In summary, a cluster tool is having multiple process chambers is disclosed. The process chamber may be able to process two or three substrates simultaneously and a total four, six or eight process chambers may be included in the cluster tool to improve throughput and reduce cost.
While the foregoing is directed to embodiments of the present invention, other and further embodiments of the invention may be devised without departing from the basic scope thereof, and the scope thereof is determined by the claims that follow.

Claims

1. A cluster tool for processing semiconductor substrates, comprising:

a transfer chamber; and

four to six process chambers directly connected to the transfer chamber, wherein each process chamber holds two or three substrates.

2. The cluster tool of claim 1, wherein each process chamber is hexagonal and has a first three sides having a first length and a second three sides having a second length different from the first length.

3. A cluster tool for processing semiconductor substrates, comprising:

a transfer chamber;

six process chambers directly connected to the transfer chamber, wherein each process chamber has a rotary substrate support that holds three substrates; and

at least one transfer robot disposed in the transfer chamber.

4. The cluster tool of claim 3, wherein each process chamber is hexagonal and has a first three sides having a first length and a second three sides having a second length different from the first length.

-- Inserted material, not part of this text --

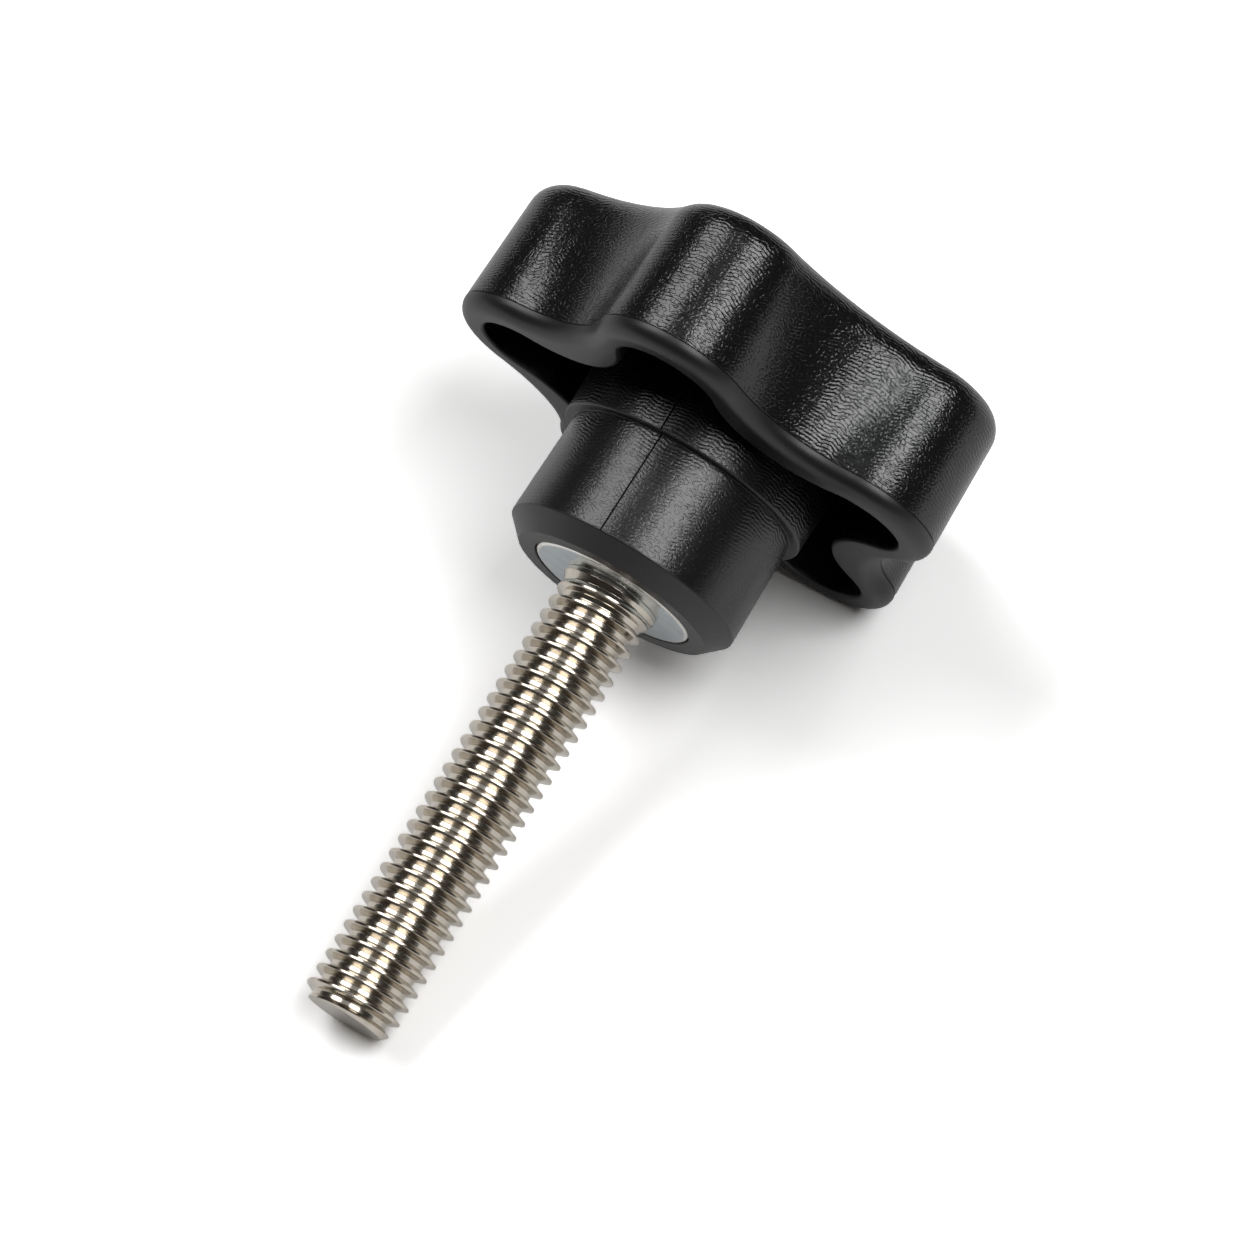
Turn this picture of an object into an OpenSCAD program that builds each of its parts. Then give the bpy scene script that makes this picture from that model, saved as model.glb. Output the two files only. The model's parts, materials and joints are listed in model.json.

5. A cluster tool for processing semiconductor substrates, comprising:

a transfer chamber;

six process chambers directly connected to the transfer chamber, wherein each process chamber holds two substrates; and

a transfer robot disposed in the transfer chamber, wherein the transfer robot has a first arm having a third length, and a second arm having a fourth length.

6. The cluster tool of claim 5, wherein the substrate holders are aligned perpendicular to the transfer chamber.